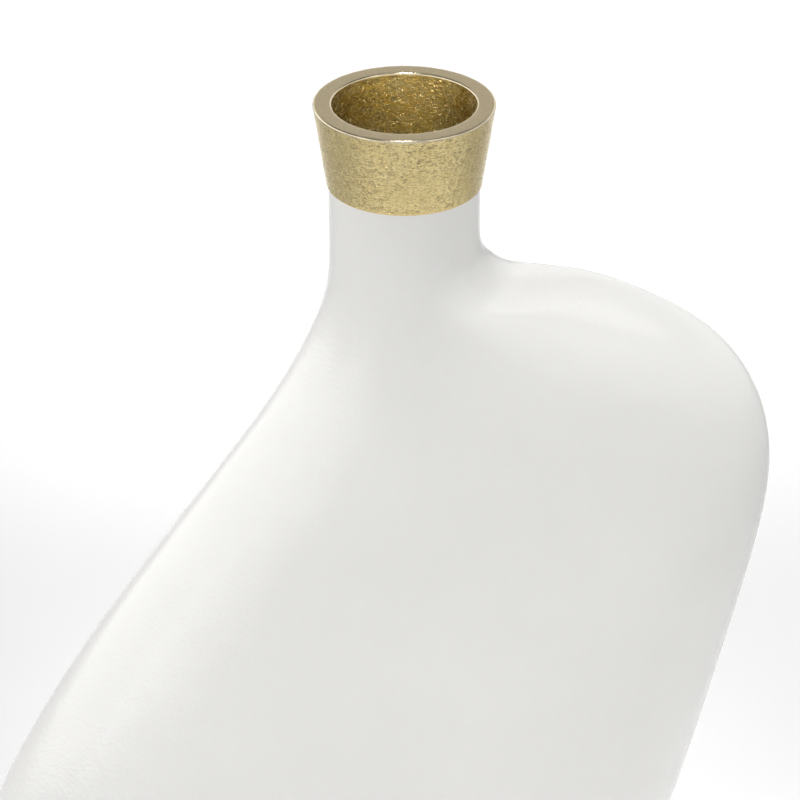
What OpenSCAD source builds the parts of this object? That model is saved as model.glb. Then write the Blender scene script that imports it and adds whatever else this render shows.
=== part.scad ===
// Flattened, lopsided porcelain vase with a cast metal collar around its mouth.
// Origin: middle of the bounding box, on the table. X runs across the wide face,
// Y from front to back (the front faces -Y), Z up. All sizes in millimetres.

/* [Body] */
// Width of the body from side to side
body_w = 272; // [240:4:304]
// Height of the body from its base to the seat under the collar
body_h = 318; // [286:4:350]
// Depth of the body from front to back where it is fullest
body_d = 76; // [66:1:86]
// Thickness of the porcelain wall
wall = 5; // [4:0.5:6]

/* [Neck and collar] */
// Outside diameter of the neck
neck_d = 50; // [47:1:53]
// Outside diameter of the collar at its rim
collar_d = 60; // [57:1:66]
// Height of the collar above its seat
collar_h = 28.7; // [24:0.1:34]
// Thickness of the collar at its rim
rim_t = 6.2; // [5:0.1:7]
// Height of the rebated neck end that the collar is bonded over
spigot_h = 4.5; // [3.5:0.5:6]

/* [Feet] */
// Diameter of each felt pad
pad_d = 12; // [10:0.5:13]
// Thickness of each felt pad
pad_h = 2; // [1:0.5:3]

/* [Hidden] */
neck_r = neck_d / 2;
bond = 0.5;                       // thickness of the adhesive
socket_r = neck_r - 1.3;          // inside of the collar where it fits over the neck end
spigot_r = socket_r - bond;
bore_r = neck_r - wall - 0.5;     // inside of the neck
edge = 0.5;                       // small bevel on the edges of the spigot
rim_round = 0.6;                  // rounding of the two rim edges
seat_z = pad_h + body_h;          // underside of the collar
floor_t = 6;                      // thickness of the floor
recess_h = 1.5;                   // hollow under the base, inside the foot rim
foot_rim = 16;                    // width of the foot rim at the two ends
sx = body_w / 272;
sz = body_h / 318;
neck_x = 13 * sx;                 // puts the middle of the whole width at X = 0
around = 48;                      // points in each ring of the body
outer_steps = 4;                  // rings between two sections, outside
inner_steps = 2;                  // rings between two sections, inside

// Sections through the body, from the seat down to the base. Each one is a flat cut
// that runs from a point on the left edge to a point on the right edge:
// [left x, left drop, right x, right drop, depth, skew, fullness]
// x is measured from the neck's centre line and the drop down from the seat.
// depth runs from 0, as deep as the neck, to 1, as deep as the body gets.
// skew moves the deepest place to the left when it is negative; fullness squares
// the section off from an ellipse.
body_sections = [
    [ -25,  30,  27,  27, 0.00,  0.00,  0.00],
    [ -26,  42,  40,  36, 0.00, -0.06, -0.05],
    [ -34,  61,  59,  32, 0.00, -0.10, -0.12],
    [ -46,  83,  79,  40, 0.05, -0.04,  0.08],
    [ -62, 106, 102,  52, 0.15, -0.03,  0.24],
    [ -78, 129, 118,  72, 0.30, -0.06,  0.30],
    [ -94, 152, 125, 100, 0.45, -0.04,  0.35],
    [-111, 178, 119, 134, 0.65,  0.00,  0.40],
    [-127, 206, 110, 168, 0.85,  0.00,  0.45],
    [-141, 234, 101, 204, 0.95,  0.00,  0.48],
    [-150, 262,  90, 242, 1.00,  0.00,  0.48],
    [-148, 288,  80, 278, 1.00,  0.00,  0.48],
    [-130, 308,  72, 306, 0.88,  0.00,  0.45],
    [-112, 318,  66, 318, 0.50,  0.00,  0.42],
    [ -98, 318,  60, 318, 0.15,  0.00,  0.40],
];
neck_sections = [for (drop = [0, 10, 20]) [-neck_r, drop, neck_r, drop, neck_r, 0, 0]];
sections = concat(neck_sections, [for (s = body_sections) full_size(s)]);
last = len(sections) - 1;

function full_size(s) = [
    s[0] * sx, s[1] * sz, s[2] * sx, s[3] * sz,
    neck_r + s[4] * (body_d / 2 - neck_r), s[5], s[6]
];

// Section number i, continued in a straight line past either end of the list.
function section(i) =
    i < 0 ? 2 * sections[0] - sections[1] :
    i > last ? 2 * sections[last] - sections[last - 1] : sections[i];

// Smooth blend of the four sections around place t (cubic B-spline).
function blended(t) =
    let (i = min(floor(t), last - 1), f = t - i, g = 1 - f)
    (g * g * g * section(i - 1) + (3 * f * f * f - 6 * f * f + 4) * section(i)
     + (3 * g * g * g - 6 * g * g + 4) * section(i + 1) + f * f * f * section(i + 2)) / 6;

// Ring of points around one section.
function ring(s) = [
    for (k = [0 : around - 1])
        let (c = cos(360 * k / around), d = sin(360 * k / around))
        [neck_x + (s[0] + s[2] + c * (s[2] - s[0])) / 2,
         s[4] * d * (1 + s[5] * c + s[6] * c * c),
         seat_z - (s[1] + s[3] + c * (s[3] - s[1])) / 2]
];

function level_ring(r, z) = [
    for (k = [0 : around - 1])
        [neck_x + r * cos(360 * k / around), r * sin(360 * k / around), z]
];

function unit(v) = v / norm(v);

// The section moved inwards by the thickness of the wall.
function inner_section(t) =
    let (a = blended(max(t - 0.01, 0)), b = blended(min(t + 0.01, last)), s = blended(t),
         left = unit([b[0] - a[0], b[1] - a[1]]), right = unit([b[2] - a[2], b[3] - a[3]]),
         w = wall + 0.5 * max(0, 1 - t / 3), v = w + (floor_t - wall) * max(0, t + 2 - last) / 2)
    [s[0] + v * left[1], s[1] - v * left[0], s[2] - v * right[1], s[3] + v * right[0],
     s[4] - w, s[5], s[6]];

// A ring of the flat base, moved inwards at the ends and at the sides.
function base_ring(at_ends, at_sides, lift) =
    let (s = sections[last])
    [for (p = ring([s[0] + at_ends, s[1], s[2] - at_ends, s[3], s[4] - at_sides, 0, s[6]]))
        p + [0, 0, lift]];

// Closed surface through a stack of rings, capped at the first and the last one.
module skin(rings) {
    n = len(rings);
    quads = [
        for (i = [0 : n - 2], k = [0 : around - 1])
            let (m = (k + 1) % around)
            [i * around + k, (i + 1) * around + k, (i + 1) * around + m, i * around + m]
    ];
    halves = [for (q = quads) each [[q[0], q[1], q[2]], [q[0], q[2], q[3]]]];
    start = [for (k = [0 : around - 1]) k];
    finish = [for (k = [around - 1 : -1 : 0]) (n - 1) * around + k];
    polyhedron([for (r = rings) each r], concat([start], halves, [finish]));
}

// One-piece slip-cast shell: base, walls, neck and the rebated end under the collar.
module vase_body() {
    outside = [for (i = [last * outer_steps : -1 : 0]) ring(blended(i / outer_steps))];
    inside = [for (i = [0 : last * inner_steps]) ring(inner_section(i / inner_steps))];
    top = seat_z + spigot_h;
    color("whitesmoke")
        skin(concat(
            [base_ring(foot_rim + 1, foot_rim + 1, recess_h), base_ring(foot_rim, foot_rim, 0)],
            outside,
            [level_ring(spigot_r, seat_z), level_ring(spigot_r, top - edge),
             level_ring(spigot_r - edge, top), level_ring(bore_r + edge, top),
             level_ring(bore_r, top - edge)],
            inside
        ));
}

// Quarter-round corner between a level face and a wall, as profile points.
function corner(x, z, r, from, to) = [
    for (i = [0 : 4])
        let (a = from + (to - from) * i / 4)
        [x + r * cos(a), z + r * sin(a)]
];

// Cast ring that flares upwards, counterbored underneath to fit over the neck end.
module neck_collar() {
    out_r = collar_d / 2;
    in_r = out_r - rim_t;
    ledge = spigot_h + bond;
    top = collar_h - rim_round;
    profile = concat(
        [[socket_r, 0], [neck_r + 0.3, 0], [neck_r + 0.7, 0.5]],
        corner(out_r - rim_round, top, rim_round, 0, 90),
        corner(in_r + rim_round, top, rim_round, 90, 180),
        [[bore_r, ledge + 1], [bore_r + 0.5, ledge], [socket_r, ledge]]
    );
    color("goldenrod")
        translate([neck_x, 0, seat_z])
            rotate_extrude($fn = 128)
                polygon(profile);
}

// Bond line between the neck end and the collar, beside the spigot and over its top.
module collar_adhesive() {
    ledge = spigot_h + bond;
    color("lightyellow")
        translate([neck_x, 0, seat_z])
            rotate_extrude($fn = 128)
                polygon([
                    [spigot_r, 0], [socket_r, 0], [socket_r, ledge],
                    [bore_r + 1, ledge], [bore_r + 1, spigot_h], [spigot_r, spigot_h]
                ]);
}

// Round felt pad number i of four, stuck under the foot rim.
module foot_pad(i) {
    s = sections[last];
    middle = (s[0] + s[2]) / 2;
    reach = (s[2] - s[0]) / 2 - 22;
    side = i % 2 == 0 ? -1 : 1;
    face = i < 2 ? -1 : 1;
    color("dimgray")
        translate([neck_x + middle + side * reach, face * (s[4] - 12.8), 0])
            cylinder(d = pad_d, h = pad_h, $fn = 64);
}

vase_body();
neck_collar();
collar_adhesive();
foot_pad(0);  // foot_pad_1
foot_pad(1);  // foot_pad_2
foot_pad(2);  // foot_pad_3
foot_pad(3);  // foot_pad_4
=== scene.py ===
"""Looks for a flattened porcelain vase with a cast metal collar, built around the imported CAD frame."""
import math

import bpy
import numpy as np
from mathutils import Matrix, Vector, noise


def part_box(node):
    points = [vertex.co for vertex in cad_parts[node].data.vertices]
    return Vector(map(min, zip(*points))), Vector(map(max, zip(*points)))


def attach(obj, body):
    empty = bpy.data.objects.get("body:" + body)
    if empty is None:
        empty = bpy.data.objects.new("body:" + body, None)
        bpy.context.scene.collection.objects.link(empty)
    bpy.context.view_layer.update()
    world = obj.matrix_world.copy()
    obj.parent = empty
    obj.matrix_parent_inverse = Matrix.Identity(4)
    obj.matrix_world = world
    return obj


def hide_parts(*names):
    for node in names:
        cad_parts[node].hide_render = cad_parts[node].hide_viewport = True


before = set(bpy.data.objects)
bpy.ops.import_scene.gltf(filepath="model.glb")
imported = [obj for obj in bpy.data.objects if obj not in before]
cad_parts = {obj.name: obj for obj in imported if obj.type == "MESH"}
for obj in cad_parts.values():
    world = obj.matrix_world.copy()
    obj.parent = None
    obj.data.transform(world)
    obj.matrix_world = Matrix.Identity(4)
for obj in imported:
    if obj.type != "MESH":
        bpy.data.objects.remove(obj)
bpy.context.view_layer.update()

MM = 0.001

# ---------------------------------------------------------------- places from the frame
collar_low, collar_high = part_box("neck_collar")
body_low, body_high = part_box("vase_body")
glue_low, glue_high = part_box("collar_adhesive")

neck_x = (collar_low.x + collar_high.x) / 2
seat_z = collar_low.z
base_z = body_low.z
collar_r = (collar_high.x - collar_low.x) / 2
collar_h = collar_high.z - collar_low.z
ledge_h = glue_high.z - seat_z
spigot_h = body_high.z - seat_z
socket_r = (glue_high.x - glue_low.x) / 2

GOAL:
Repeat, exactly as they stand above, the lines from the line with "the foot rim." to the line with "points = [vertex.co", both lines included.

WRITTEN RESPONSE:
// Round felt pad number i of four, stuck under the foot rim.
module foot_pad(i) {
    s = sections[last];
    middle = (s[0] + s[2]) / 2;
    reach = (s[2] - s[0]) / 2 - 22;
    side = i % 2 == 0 ? -1 : 1;
    face = i < 2 ? -1 : 1;
    color("dimgray")
        translate([neck_x + middle + side * reach, face * (s[4] - 12.8), 0])
            cylinder(d = pad_d, h = pad_h, $fn = 64);
}

vase_body();
neck_collar();
collar_adhesive();
foot_pad(0);  // foot_pad_1
foot_pad(1);  // foot_pad_2
foot_pad(2);  // foot_pad_3
foot_pad(3);  // foot_pad_4
=== scene.py ===
"""Looks for a flattened porcelain vase with a cast metal collar, built around the imported CAD frame."""
import math

import bpy
import numpy as np
from mathutils import Matrix, Vector, noise


def part_box(node):
    points = [vertex.co for vertex in cad_parts[node].data.vertices]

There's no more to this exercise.